Below you will find a set of lines. Repeat them all exactly.

..........

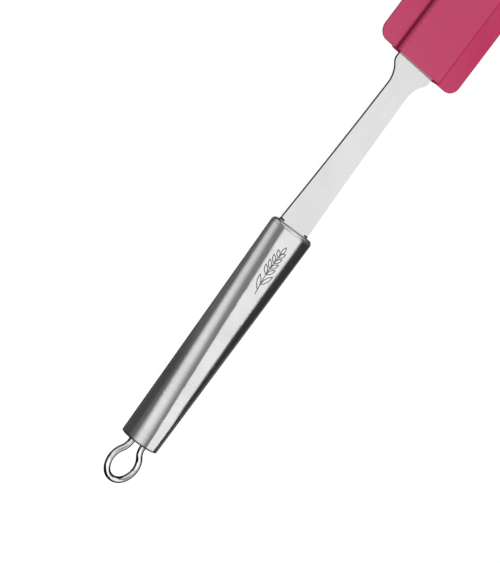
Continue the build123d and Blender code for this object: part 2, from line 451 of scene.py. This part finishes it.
def between(stations, x):
    """The numbers of a list of stations at a place along X."""
    if x <= stations[0][0]:
        return stations[0][1:]
    for first, second in zip(stations, stations[1:]):
        if x <= second[0]:
            share = (x - first[0]) / (second[0] - first[0])
            return tuple(a + (b - a) * share for a, b in zip(first[1:], second[1:]))
    return stations[-1][1:]


def glowing_sheet(name, points, faces, glow):
    """Staged sheet, seen only in mirrors, whose glow is given at each point."""
    mesh = bpy.data.meshes.new(name)
    mesh.from_pydata(points, [], faces)
    mesh.attributes.new("glow", "FLOAT", "POINT").data.foreach_set("value", glow)
    nodes = Nodes(name)
    level = nodes.add("ShaderNodeAttribute")
    level.attribute_name = "glow"
    emission = nodes.add("ShaderNodeEmission")
    nodes.join(level.outputs["Fac"], emission, "Strength")
    nodes.join(emission.outputs["Emission"], nodes.tree.nodes["Material Output"], "Surface")
    mesh.materials.append(nodes.material)
    sheet = show(bpy.data.objects.new(name, mesh))
    sheet.visible_camera = False
    sheet.visible_diffuse = False
    sheet.visible_shadow = False


def card(name, stations, x_range, radius):
    """Sheet bent round the tool's length, bright or dark as its stations say."""
    columns, rows = 120, 90
    points, faces, glow = [], [], []
    for i in range(columns + 1):
        x = x_range[0] + (x_range[1] - x_range[0]) * i / columns
        rise_start, rise_end, fall_start, fall_end, strength = between(stations, x)
        for j in range(rows + 1):
            turn = rise_start + (fall_end - rise_start) * j / rows
            points.append((x, radius * cos(radians(turn)), radius * sin(radians(turn))))
            rise = smooth_step(rise_start, rise_end, turn)
            fall = smooth_step(fall_start, fall_end, turn)
            glow.append(SURROUNDINGS + (strength - SURROUNDINGS) * rise * (1 - fall))
    for i in range(columns):
        for j in range(rows):
            a = i * (rows + 1) + j
            faces.append((a, a + 1, a + rows + 2, a + rows + 1))
    glowing_sheet(name, points, faces, glow)


def make_end_flag():
    """Black disc behind the handle, mirrored in the rear rim and in the loop."""
    radius, sides, x, glow = 0.95, 48, -1.0, 0.01
    turns = [2 * pi * i / sides for i in range(sides)]
    points = [(x, radius * cos(turn), radius * sin(turn)) for turn in turns]
    glowing_sheet("end_flag", points, [range(sides)], [glow] * sides)


def lamp(name, place, size, power):
    """Large soft lamp that lights the tool but isn't mirrored in it."""
    data = bpy.data.lights.new(name, "AREA")
    data.shape = "DISK"
    data.size = size
    data.energy = power
    light = show(bpy.data.objects.new(name, data))
    light.location = place
    light.rotation_euler = (AIM - Vector(place)).to_track_quat("-Z", "Y").to_euler()
    light.visible_glossy = False


def make_floor():
    """White glowing floor under the tool, which the steel doesn't mirror."""
    half, drop = 4.0, 0.0001
    points = [(half * x, half * y, -drop) for x, y in ((-1, -1), (1, -1), (1, 1), (-1, 1))]
    mesh = bpy.data.meshes.new("floor")
    mesh.from_pydata(points, [], [range(len(points))])
    nodes = Nodes("floor_white")
    nodes.shader.inputs["Base Color"].default_value = (*grey(0.05), 1)
    nodes.shader.inputs["Roughness"].default_value = 0.9
    nodes.shader.inputs["Emission Color"].default_value = (*grey(1.0), 1)
    nodes.shader.inputs["Emission Strength"].default_value = 0.98
    mesh.materials.append(nodes.material)
    floor = show(bpy.data.objects.new("floor", mesh))
    floor.visible_glossy = False
    floor.visible_diffuse = False


def make_world():
    """Even grey surroundings."""
    world = bpy.data.worlds.new("studio")
    world.use_nodes = True
    background = world.node_tree.nodes["Background"]
    background.inputs["Color"].default_value = (*grey(SURROUNDINGS), 1)
    bpy.context.scene.world = world


make_camera()
make_floor()
make_world()
card("side_card", SIDE_CARD, x_range=(-0.9, 1.6), radius=0.8)
card("right_flag", RIGHT_FLAG, x_range=(-0.9, 1.6), radius=0.82)
card("under_flag", UNDER_FLAG, x_range=(-1.6, 1.6), radius=0.84)
card("front_card", FRONT_CARD, x_range=(-0.9, 1.2), radius=0.85)
card("left_flag", LEFT_FLAG, x_range=(-0.9, 1.2), radius=0.87)
make_end_flag()
lamp("key", place=(0.1, -0.2, 1.5), size=0.8, power=19.5)
lamp("rear", place=(-1.2, -0.3, 0.5), size=0.6, power=9.0)
bpy.context.scene.view_settings.view_transform = "Standard"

..........

# Complete output
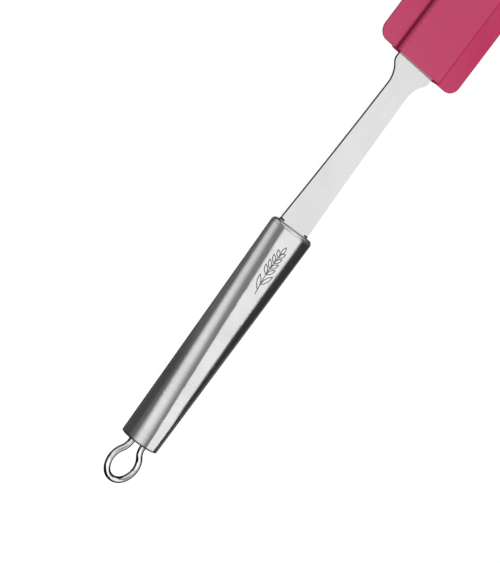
Continue the build123d and Blender code for this object: part 2, from line 451 of scene.py. This part finishes it.
def between(stations, x):
    """The numbers of a list of stations at a place along X."""
    if x <= stations[0][0]:
        return stations[0][1:]
    for first, second in zip(stations, stations[1:]):
        if x <= second[0]:
            share = (x - first[0]) / (second[0] - first[0])
            return tuple(a + (b - a) * share for a, b in zip(first[1:], second[1:]))
    return stations[-1][1:]


def glowing_sheet(name, points, faces, glow):
    """Staged sheet, seen only in mirrors, whose glow is given at each point."""
    mesh = bpy.data.meshes.new(name)
    mesh.from_pydata(points, [], faces)
    mesh.attributes.new("glow", "FLOAT", "POINT").data.foreach_set("value", glow)
    nodes = Nodes(name)
    level = nodes.add("ShaderNodeAttribute")
    level.attribute_name = "glow"
    emission = nodes.add("ShaderNodeEmission")
    nodes.join(level.outputs["Fac"], emission, "Strength")
    nodes.join(emission.outputs["Emission"], nodes.tree.nodes["Material Output"], "Surface")
    mesh.materials.append(nodes.material)
    sheet = show(bpy.data.objects.new(name, mesh))
    sheet.visible_camera = False
    sheet.visible_diffuse = False
    sheet.visible_shadow = False


def card(name, stations, x_range, radius):
    """Sheet bent round the tool's length, bright or dark as its stations say."""
    columns, rows = 120, 90
    points, faces, glow = [], [], []
    for i in range(columns + 1):
        x = x_range[0] + (x_range[1] - x_range[0]) * i / columns
        rise_start, rise_end, fall_start, fall_end, strength = between(stations, x)
        for j in range(rows + 1):
            turn = rise_start + (fall_end - rise_start) * j / rows
            points.append((x, radius * cos(radians(turn)), radius * sin(radians(turn))))
            rise = smooth_step(rise_start, rise_end, turn)
            fall = smooth_step(fall_start, fall_end, turn)
            glow.append(SURROUNDINGS + (strength - SURROUNDINGS) * rise * (1 - fall))
    for i in range(columns):
        for j in range(rows):
            a = i * (rows + 1) + j
            faces.append((a, a + 1, a + rows + 2, a + rows + 1))
    glowing_sheet(name, points, faces, glow)


def make_end_flag():
    """Black disc behind the handle, mirrored in the rear rim and in the loop."""
    radius, sides, x, glow = 0.95, 48, -1.0, 0.01
    turns = [2 * pi * i / sides for i in range(sides)]
    points = [(x, radius * cos(turn), radius * sin(turn)) for turn in turns]
    glowing_sheet("end_flag", points, [range(sides)], [glow] * sides)


def lamp(name, place, size, power):
    """Large soft lamp that lights the tool but isn't mirrored in it."""
    data = bpy.data.lights.new(name, "AREA")
    data.shape = "DISK"
    data.size = size
    data.energy = power
    light = show(bpy.data.objects.new(name, data))
    light.location = place
    light.rotation_euler = (AIM - Vector(place)).to_track_quat("-Z", "Y").to_euler()
    light.visible_glossy = False


def make_floor():
    """White glowing floor under the tool, which the steel doesn't mirror."""
    half, drop = 4.0, 0.0001
    points = [(half * x, half * y, -drop) for x, y in ((-1, -1), (1, -1), (1, 1), (-1, 1))]
    mesh = bpy.data.meshes.new("floor")
    mesh.from_pydata(points, [], [range(len(points))])
    nodes = Nodes("floor_white")
    nodes.shader.inputs["Base Color"].default_value = (*grey(0.05), 1)
    nodes.shader.inputs["Roughness"].default_value = 0.9
    nodes.shader.inputs["Emission Color"].default_value = (*grey(1.0), 1)
    nodes.shader.inputs["Emission Strength"].default_value = 0.98
    mesh.materials.append(nodes.material)
    floor = show(bpy.data.objects.new("floor", mesh))
    floor.visible_glossy = False
    floor.visible_diffuse = False


def make_world():
    """Even grey surroundings."""
    world = bpy.data.worlds.new("studio")
    world.use_nodes = True
    background = world.node_tree.nodes["Background"]
    background.inputs["Color"].default_value = (*grey(SURROUNDINGS), 1)
    bpy.context.scene.world = world


make_camera()
make_floor()
make_world()
card("side_card", SIDE_CARD, x_range=(-0.9, 1.6), radius=0.8)
card("right_flag", RIGHT_FLAG, x_range=(-0.9, 1.6), radius=0.82)
card("under_flag", UNDER_FLAG, x_range=(-1.6, 1.6), radius=0.84)
card("front_card", FRONT_CARD, x_range=(-0.9, 1.2), radius=0.85)
card("left_flag", LEFT_FLAG, x_range=(-0.9, 1.2), radius=0.87)
make_end_flag()
lamp("key", place=(0.1, -0.2, 1.5), size=0.8, power=19.5)
lamp("rear", place=(-1.2, -0.3, 0.5), size=0.6, power=9.0)
bpy.context.scene.view_settings.view_transform = "Standard"